*Given material:*
┏━━

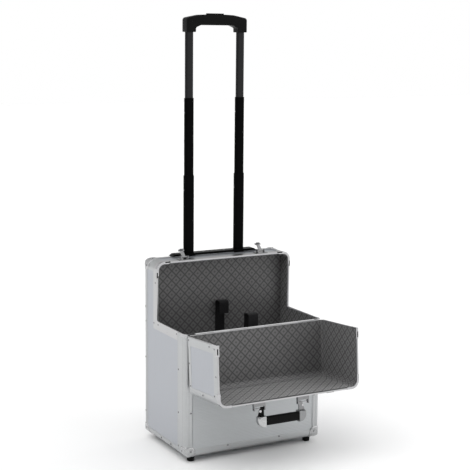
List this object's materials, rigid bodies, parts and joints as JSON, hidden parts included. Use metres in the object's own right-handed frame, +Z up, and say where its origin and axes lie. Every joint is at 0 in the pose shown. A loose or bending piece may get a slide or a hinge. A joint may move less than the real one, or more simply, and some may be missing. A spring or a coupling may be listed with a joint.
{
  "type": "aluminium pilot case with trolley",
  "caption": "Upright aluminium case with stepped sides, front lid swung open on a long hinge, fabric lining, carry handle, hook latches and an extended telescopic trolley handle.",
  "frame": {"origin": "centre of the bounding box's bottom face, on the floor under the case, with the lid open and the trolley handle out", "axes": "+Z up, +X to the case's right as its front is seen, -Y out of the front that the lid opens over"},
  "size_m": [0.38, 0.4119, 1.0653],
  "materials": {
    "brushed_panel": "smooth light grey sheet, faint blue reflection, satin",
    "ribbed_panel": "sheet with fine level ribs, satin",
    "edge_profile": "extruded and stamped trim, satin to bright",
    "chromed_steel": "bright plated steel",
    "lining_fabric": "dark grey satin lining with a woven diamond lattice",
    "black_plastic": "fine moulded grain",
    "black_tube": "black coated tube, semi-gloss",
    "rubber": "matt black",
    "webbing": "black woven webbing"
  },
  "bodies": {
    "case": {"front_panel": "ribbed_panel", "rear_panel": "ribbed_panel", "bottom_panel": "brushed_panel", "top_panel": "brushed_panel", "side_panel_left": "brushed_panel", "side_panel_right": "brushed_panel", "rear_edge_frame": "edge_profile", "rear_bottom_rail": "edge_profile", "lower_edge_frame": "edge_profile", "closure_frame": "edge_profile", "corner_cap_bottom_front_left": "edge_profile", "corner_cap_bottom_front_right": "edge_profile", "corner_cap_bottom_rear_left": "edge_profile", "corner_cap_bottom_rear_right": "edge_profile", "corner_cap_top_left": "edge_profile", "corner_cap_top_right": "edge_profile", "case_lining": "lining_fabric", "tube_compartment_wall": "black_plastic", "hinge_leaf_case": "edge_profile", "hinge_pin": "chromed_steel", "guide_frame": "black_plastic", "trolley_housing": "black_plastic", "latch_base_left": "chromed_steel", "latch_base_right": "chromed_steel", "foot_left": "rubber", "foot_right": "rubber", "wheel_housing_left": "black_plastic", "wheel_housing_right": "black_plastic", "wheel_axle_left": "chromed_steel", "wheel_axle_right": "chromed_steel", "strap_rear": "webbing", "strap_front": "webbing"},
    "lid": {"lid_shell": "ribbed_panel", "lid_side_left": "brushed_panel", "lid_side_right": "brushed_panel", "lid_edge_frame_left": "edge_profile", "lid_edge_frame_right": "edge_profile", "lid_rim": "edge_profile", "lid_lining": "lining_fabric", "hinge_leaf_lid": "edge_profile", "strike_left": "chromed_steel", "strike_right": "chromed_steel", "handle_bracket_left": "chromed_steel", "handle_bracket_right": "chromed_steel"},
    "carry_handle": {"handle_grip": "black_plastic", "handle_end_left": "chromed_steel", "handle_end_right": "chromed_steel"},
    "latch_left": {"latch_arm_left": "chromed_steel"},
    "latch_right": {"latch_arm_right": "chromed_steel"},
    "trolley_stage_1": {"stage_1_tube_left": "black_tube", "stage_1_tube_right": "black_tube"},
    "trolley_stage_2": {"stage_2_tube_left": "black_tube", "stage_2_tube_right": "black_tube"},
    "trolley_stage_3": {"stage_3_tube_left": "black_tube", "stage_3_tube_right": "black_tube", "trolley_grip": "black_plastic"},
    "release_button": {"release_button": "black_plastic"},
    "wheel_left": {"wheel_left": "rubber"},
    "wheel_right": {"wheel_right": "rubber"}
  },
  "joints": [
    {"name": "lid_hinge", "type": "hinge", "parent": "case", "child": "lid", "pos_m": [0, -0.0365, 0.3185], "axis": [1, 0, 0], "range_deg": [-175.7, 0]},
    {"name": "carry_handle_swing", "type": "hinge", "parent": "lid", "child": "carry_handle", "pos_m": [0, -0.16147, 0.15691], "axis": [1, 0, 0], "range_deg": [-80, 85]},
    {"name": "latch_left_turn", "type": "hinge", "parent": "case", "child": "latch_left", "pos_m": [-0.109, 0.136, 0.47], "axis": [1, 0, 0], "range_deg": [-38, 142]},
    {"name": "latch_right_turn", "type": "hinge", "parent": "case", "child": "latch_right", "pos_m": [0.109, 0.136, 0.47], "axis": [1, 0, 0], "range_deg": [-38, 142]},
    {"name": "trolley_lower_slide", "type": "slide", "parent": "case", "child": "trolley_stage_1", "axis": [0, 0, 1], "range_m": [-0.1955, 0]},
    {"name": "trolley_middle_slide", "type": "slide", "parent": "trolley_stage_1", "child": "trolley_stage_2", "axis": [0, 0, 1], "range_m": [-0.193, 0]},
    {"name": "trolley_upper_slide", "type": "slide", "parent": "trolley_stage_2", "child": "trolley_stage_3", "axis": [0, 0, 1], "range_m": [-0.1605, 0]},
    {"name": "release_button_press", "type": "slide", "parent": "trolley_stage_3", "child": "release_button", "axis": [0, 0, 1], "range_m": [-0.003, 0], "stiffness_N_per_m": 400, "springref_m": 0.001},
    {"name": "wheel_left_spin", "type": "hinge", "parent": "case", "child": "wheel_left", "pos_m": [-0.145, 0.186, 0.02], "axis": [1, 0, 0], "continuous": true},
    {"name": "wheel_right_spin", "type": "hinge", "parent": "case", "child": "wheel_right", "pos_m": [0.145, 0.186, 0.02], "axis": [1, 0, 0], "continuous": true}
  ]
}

┗━━

*What to work on:* Go through the data and gather every line that holds "axes".

*Solution:*
List this object's materials, rigid bodies, parts and joints as JSON, hidden parts included. Use metres in the object's own right-handed frame, +Z up, and say where its origin and axes lie. Every joint is at 0 in the pose shown. A loose or bending piece may get a slide or a hinge. A joint may move less than the real one, or more simply, and some may be missing. A spring or a coupling may be listed with a joint.
  "frame": {"origin": "centre of the bounding box's bottom face, on the floor under the case, with the lid open and the trolley handle out", "axes": "+Z up, +X to the case's right as its front is seen, -Y out of the front that the lid opens over"},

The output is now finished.